Less than two weeks into the semester, the University of Delaware is running out of isolation space as a COVID-19 spike hits the campus.
On Wednesday, UD reported 105 new cases – its highest one-day total ever. So far this week, UD has seen 119 cases, which is already the worst week since early March.
“This number may be discouraging and anxiety-inducing, and we need your help to safeguard our community,” Vice President for Student Life José-Luis Riera and Director of Student Health Services Dr. Timothy Dowling wrote in a letter to students Wednesday.
They said that, much like last year, the virus is spreading at large off-campus parties.
“In classrooms and indoor campus spaces, mask use and physical distancing continue to be highly effective at slowing the spread of the virus,” Riera and Dowling wrote. “However, large off-campus gatherings are fueling the rise in cases.”
Newark’s pandemic-era restrictions on private gatherings – limiting parties to 20 people outdoors or 10 indoors – have not been in effect but are likely to return soon.
As the law is written, the restrictions will be retriggered if the city sees two consecutive weeks of 125 or more cases per 100,000 residents or a test positivity rate of 6 percent or higher. It appears Newark has already surpassed that threshold, but the city has not yet announced it will begin to enforce the ordinance.
According to the UD officials, the on-campus isolation space is nearing capacity, and the university will ask students who test positive to go home to their permanent residence to quarantine.
“The rise in cases at UD matches the situation in Delaware and the nation, with the increases due primarily to the virus’ Delta variant,” Riera and Dowling wrote. “While more than 90 percent of you are fully vaccinated, the Delta variant is highly contagious and has infected some vaccinated individuals.”
UD has seen a total of 196 cases since students returned for the fall semester.
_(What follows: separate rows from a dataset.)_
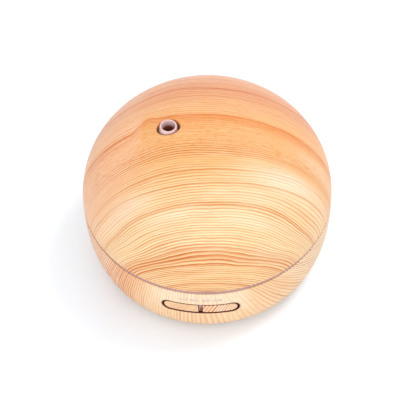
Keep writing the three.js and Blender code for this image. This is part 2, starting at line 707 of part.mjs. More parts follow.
place("button_frame", buttonFrame(), darkBrown);
place("control_board", controlBoard(), solderMask);
for (const [key, side] of [["light", -1], ["mist", 1]]) {
  place(`${key}_button`, button(side), wood);
  place(`${key}_switch`, touchSwitch(), black, [side * BUTTON_X, 0, 0]);
  place(`${key}_plunger`, plunger(), black, [side * BUTTON_X, 0, 0]);
}
lensXs.forEach((x, i) => place(`indicator_lens_${i + 1}`, indicatorLens(x), milky));
placeAt("indicator_led", indicatorLed(), lamp, lensXs.map((x) => [x, 0]));

place("main_board", mainBoard(), solderMask);
place("coil", coil(), copper);
place("capacitor", capacitor(), black);
place("transistor", transistor(), black);
place("heat_sink", heatSink(), steel);
place("power_jack", powerJack(), black);

place("fan_frame", fanFrame(), black);
place("fan_rotor", fanRotor(), black, [FAN.x, 0, 0]);
place("fan_duct", fanDuct(), white);

place("bottom_cover", bottomCover(), white);
placeAt("foot", foot(), rubber, footSpots);
placeAt("base_screw", baseScrew(), steel, screwSpots);

place("piezo_wires", wire(discRoute, WIRE_R), insulation);
place("fan_wires", wire(fanRoute, WIRE_R), insulation);
place("jack_wires", wire(jackRoute, WIRE_R), insulation);
place("led_wires", wire(ringRoute, WIRE_R), insulation);
place("button_wires", wire(keypadRoute, WIRE_R), insulation);

export default assembly;
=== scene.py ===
import functools
import json
import math

import bmesh
import bpy
import numpy as np
from mathutils import Matrix, Vector


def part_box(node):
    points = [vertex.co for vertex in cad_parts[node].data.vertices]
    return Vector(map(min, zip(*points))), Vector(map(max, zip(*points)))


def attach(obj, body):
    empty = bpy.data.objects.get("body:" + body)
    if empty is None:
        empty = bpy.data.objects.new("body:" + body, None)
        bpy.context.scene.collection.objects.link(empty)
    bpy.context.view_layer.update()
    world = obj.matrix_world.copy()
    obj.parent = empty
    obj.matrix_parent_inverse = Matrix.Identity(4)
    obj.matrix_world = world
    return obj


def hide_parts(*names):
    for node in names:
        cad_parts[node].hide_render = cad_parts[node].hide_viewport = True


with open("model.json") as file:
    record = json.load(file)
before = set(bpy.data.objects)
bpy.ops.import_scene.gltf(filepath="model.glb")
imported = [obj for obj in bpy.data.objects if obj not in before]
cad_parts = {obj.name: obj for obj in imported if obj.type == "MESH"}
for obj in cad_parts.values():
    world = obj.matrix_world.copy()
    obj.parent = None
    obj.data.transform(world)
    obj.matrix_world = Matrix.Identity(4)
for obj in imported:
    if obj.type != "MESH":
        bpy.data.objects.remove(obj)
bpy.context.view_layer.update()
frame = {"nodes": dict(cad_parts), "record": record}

MM = 0.001
TURN = 2 * math.pi


def box_mm(node):
    """A CAD node's lowest and highest corner, in millimetres."""
    low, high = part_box(node)
    return np.array(low) / MM, np.array(high) / MM


# ---------------------------------------------------------------- dimensions
cover_low, cover_high = box_mm("top_cover")
shell_low, shell_high = box_mm("base_shell")
ring_low, ring_high = box_mm("light_ring")
nozzle_low, nozzle_high = box_mm("mist_nozzle")
plate_high = box_mm("bottom_cover")[1]

RADIUS = cover_high[0]
SEAM_Z = 54.0
DOME_H = cover_high[2] - SEAM_Z
DOME_N = 2.155
BOWL_D = 79.0
BOWL_N = 2.75
BASE_Z = shell_low[2]
EDGE_R = 10.0
WALL = 2.5
COVER_LOW = cover_low[2]
SHELL_TOP = shell_high[2]
RING_R = ring_high[0]
RING_TOP = ring_high[2]
RING_BOTTOM = 53.0

NOZZLE_X = (nozzle_low[0] + nozzle_high[0]) / 2
WELL_R = 7.75
WELL_SQUEEZE = 0.84
WELL_FLOOR = 112.6
WELL_WALL = 1.8
WELL_HOLE = 5.5

# A pill outline is a spine, given by its half length, with a radius round it.
SLOT_Z = 35.2
SLOT_SPINE = 19.9
SLOT_R = 5.2
SLOT_RIM = 0.5
BUTTON_GAP = 0.9
BUTTON_SPLIT = 1.3
POST_X = 12.7
POST_HALF = 2.0
POST_FRONT = -78.5
LENS_Z = 46.0
LENS_PITCH = 7.45
LENS_XS = [LENS_PITCH * (i - 1.5) for i in range(4)]
PLATE_R = plate_high[0]
RECESS_R = PLATE_R + 0.3
LEDGE_Z = 5.4
CABLE_X = 3.0
CABLE_HIGH = 8.0


# ---------------------------------------------------------------- outer form
def dome_z(r, offset=0.0):
    """Height of the dome at radius r, moved in by offset."""
    share = np.clip(np.asarray(r) / (RADIUS - offset), 0, 1) ** DOME_N
    return SEAM_Z + (DOME_H - offset) * (1 - share) ** (1 / DOME_N)


def dome_radius(z, offset=0.0):
    """Radius of the dome at height z, moved in by offset."""
    share = ((z - SEAM_Z) / (DOME_H - offset)) ** DOME_N
    return (RADIUS - offset) * (1 - share) ** (1 / DOME_N)


@functools.lru_cache(maxsize=None)
def bowl_points(offset):
    """(radius, height) down the bowl and round its lower edge to the underside."""
    t = np.linspace(1e-4, math.pi / 2 - 1e-3, 6000)
    r = RADIUS * np.cos(t) ** (2 / BOWL_N)
    depth = BOWL_D * np.sin(t) ** (2 / BOWL_N)
    z = SEAM_Z - depth
    across = (r / RADIUS) ** (BOWL_N - 1) / RADIUS
    down = (depth / BOWL_D) ** (BOWL_N - 1) / BOWL_D
    tilt = np.arctan2(down, across)
    keep = z + EDGE_R * np.sin(tilt) > BASE_Z + EDGE_R
    r, z, tilt = r[keep], z[keep], tilt[keep]
    centre_r = r[-1] - EDGE_R * math.cos(tilt[-1])
    centre_z = z[-1] + EDGE_R * math.sin(tilt[-1])
    edge = np.linspace(tilt[-1], math.pi / 2, 200)[1:]
    r = np.append(r, centre_r + EDGE_R * np.cos(edge))
    z = np.append(z, centre_z - EDGE_R * np.sin(edge))
    tilt = np.append(tilt, edge)
    return r - offset * np.cos(tilt), z + offset * np.sin(tilt)


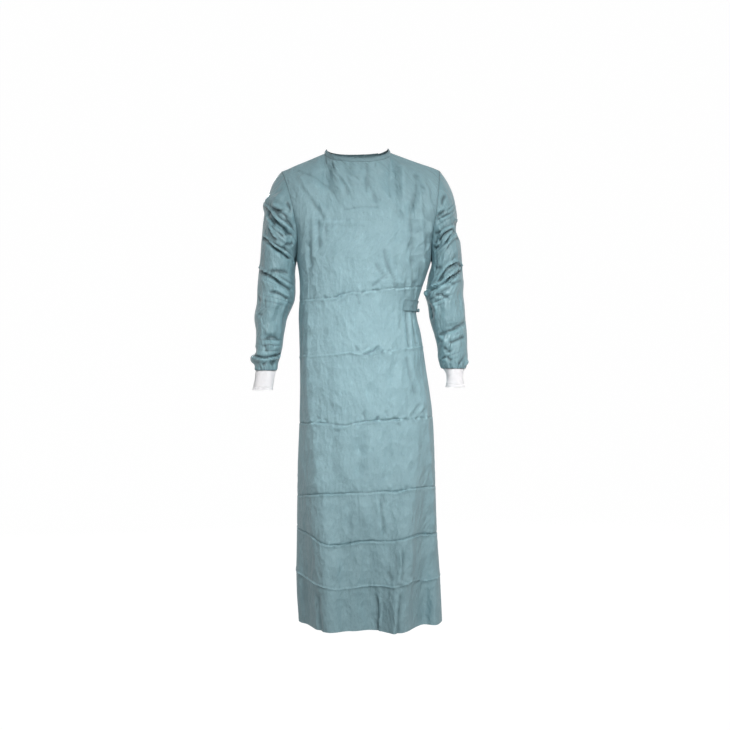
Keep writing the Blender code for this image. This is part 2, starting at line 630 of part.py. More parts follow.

University officials did not say how many of those who tested positive were actually showing symptoms.
The rapid rise in cases is a discouraging sign for UD, which had hoped that a vaccine mandate and an indoor mask mandate would allow for a relatively normal semester.
Even with nearly all students vaccinated, UD has seen slightly more cases in the first two weeks of this fall than it did in the first two weeks of Fall 2020, though there were fewer students on campus last year.
On Tuesday, the faculty union, the American Association of University Professors, sent a letter to the UD President Dennis Assanis and Provost Robin Morgan, urging them to institute stronger COVID-19 precautions.
The letter called for mandatory weekly testing of all students and employees on campus, regardless of vaccination status. Currently, only those who are unvaccinated are required to be tested.
“We are perplexed and troubled by the lack of thorough surveillance testing and additional measures that would seem prudent to put in place because of the rapidly spreading Delta variant. We believe that this lack of appropriate measures is creating a potentially dangerous situation that could erupt later (or even sooner) during this fall semester,” AAUP-UD President Deni S. Galileo wrote. “We ask that this inadequacy be corrected, and that the university implement our requested items immediately, along with other measures that would contribute to the health and safety of UD faculty, staff, and students.”
The union also called on UD to reverse a new policy that restricts the number of access points to campus buildings. At the beginning of the semester, the university began keeping some doors locked in the name of increased security.
“This restriction of access to buildings forces people to funnel though doors, especially between classes, thus decreasing physical distancing and increasing congregation outside buildings while most people are still unmasked,” Galileo wrote.
In a letter to faculty Wednesday, Morgan wrote that professors can temporarily move classes online for up to two weeks if they determine that the number of students who are sick or in quarantine negatively affects student learning.
However, she added that professors are prohibited from informing students if someone in the class has tested positive. Instead, professors are encouraged to give students a generic message that due to the university’s rising COVID-19 numbers, students should assume it’s possible they have been in contact with people who could be contagious.
Anyone determined to be in “close contact” with a COVID-19 positive individual, as defined by CDC and Division of Public Health guidelines, will be notified by Student Health Services.